Fall down seven times, stand up eight.

Sometimes, when I’m feeling frustrated or in a funk, I remind myself that I’m living the life that eight-year-old me dreamed about. I don’t have to live with my parents. I have a loving partner and a nice home where I feel safe. I have cute little dogs who love me. I work at a library. Eight-year-old me would be GOOPED.

And now, I have a book coming out. All that binder paper I scribbled on, all those filled notebooks, all the stories written in the margins of my college notes, all the abandoned word documents, all the google docs, all the ao3 posts. It wasn’t a waste of time! I never thought it was, really, I always just treated it like a hobby. It was something I did for fun, to relax, to process, to feel creatively fueled. My goal was never to become a ~writer~ because I already was a writer. My goal never was to be published because that wasn’t something I was willing to actively pursue. Queries and agents and rejections was never worth it to me. But the universe worked it out for me, somehow. Again, eight-year-old me would be jazzed.

I started at a new work site this week. I went from the biggest, busiest, craziest, most mismanaged library branch to a small, neighborhood branch that is beloved by staff and community alike. I made this choice because I wanted to be able to do the same job that I love but not work so hard. Work smarter, not harder, etc. I don’t know that I’ll stay here forever, because I also hate to get bored, but I’m treating it like it’s the olden times and I’m a hysterical lady being sent to the seaside to recover. Six months or a year at this little branch to recover from seven years in the wild, raging west. Here for a good time, not for a long time.

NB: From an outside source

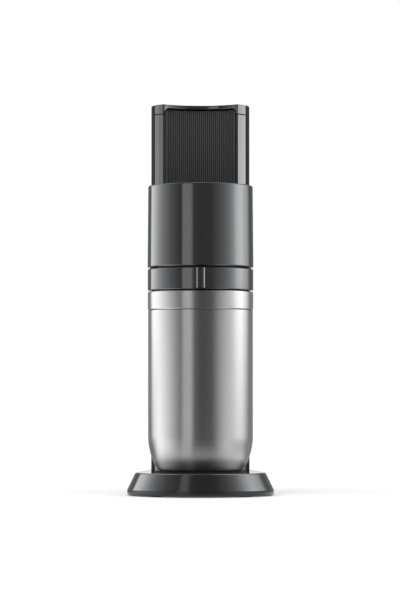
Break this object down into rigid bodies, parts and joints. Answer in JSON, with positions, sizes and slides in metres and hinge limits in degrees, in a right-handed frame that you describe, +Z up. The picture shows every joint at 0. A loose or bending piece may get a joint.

But maybe I’ll love it. Maybe a sleepier pace will give me room to breathe and allow me to spend more time on creative endeavors instead of always triaging a crisis.

That big, beautiful downtown library was impressive and new but it tends to chew people up and spit them out and I was starting to feel a little bit chewed. The library I am at now was built in 1948 and is little and old-fashioned, but the craziest thing that happened here today was that a bird flew in through a window and took a while to find its way back out. And when it did, everyone in the building cheered and clapped.

You know who would have absolutely loved that? Eight-year-old me.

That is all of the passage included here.